I don't know if it's a married man's car or not, and I don't really care. I do like it, though. And I think I'm going to name it "Bjorn" with the diagonal slash through the "o."

Thanks, Zen.

Thanks, Mrs. Apron.

Thanks, Dad.

Welcome, Bjorn.


  1. You know- I feel like maybe we should grieve the PT Cruiser. Did you at least give it a hug? You should have. ;)

  2. What's most shocking about this post is that you owned a PT Cruiser. I'm sorry; it's not like I know you or anything, but technically I don't think you have to know someone in order to judge them for owning a PT Cruiser. Congrats on baby Bjorn.

  3. Nothing like the mind telling you you're not really an adult yet by forgetting to remember where you tried to place your important documents.

  4. He did! He gave it a kiss good bye to thank Clementine (the PT Cruiser) for her long years of faithful service.

  5. Welcome to the wonderful world of Volvos.
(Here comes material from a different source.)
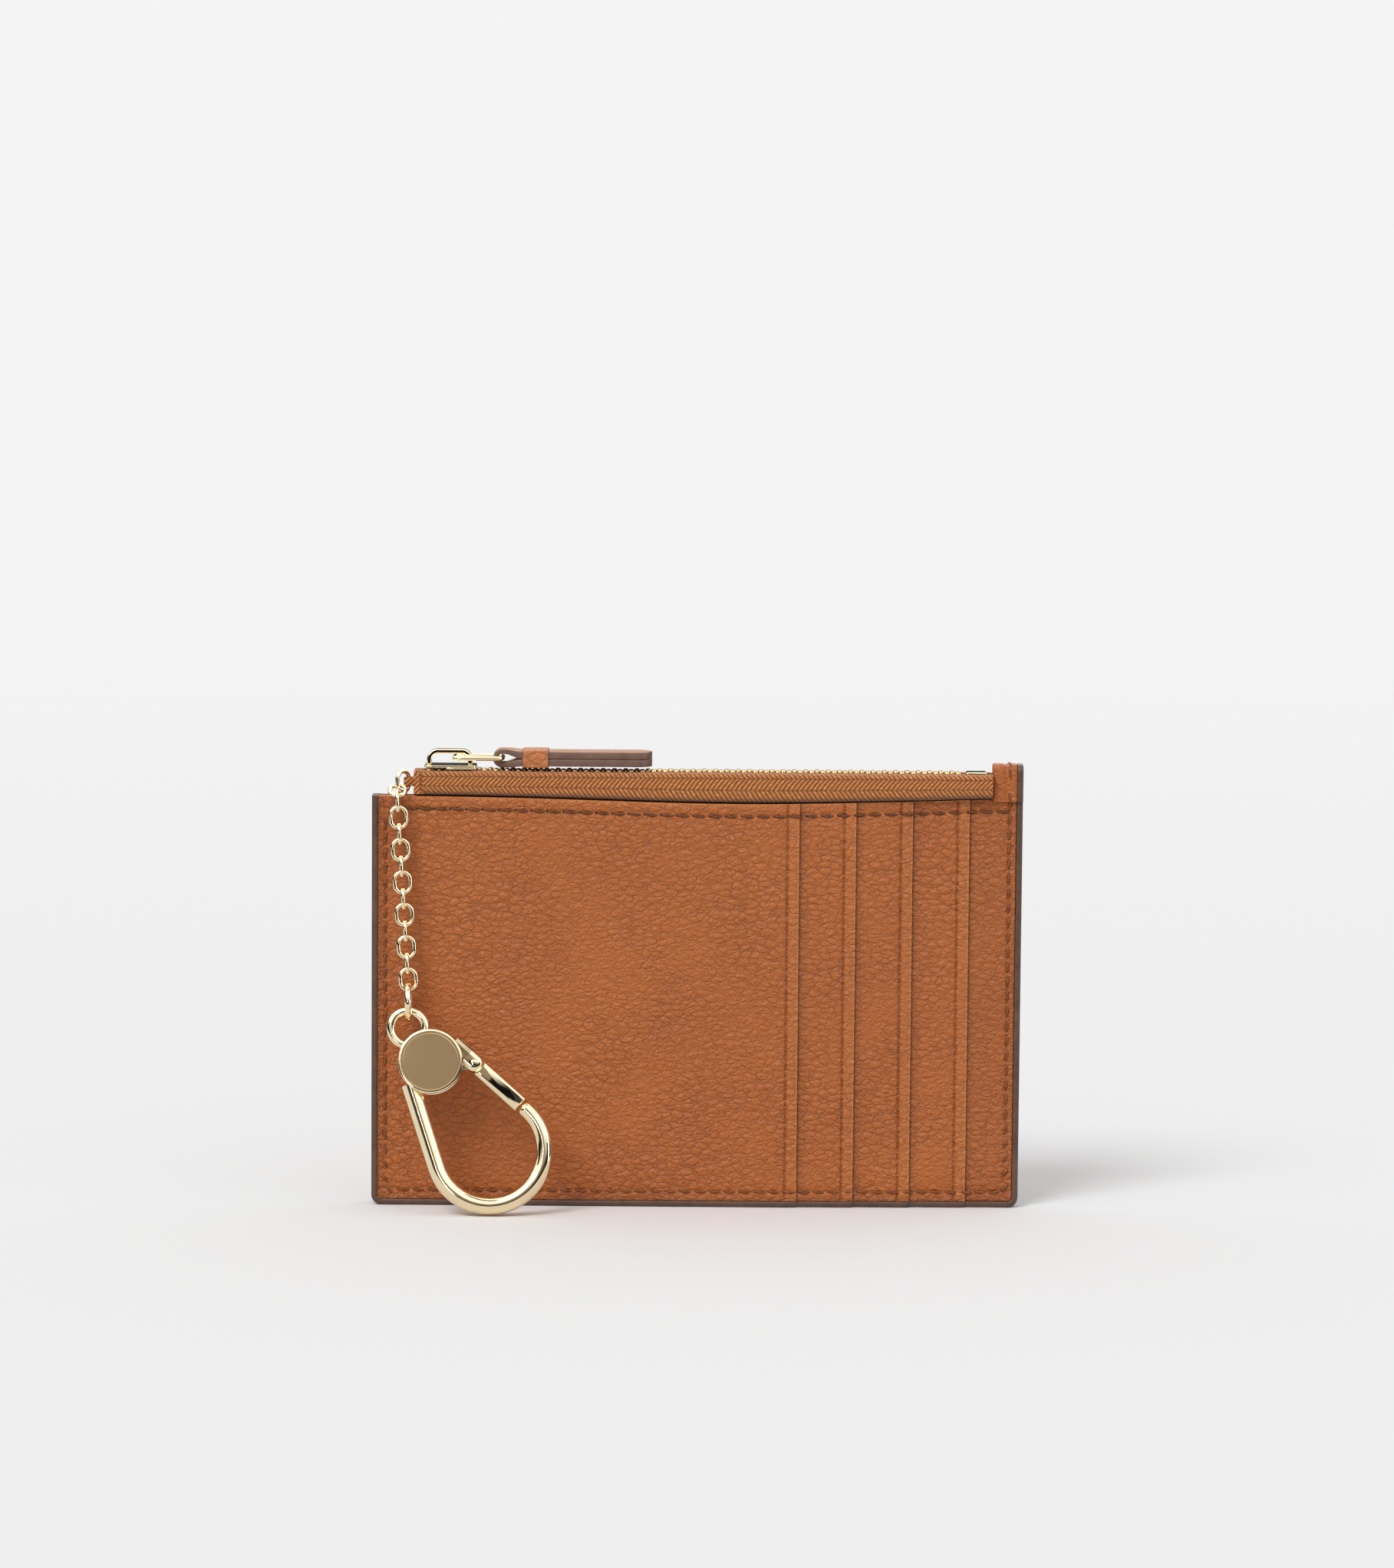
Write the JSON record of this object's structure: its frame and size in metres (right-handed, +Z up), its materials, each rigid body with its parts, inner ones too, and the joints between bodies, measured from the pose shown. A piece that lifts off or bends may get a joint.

I don't know if you should really call it a 'luxury car' though.

    And Volvos are not married men's cars -- I am a female single college student and I too own a Volvo. I, personally, am rather impartial about the whole matter. However, I did name mine "Dilbert" because it's big (s80), white, and boring.

    Anyways, congrats on the new purchase!

  6. Wynn--

    Not a luxury car?

    But... but.... butt-warmers....

  7. A new car AND a new puppy. I'm waiting for the trifecta. Big announcements always happen in threes.

  8. Colleen--

    Oh, yeah, I forgot to mention that we got 4 new windows in the house.

    Um.... that probably wasn't the trifecta you were looking for, but it counts, right?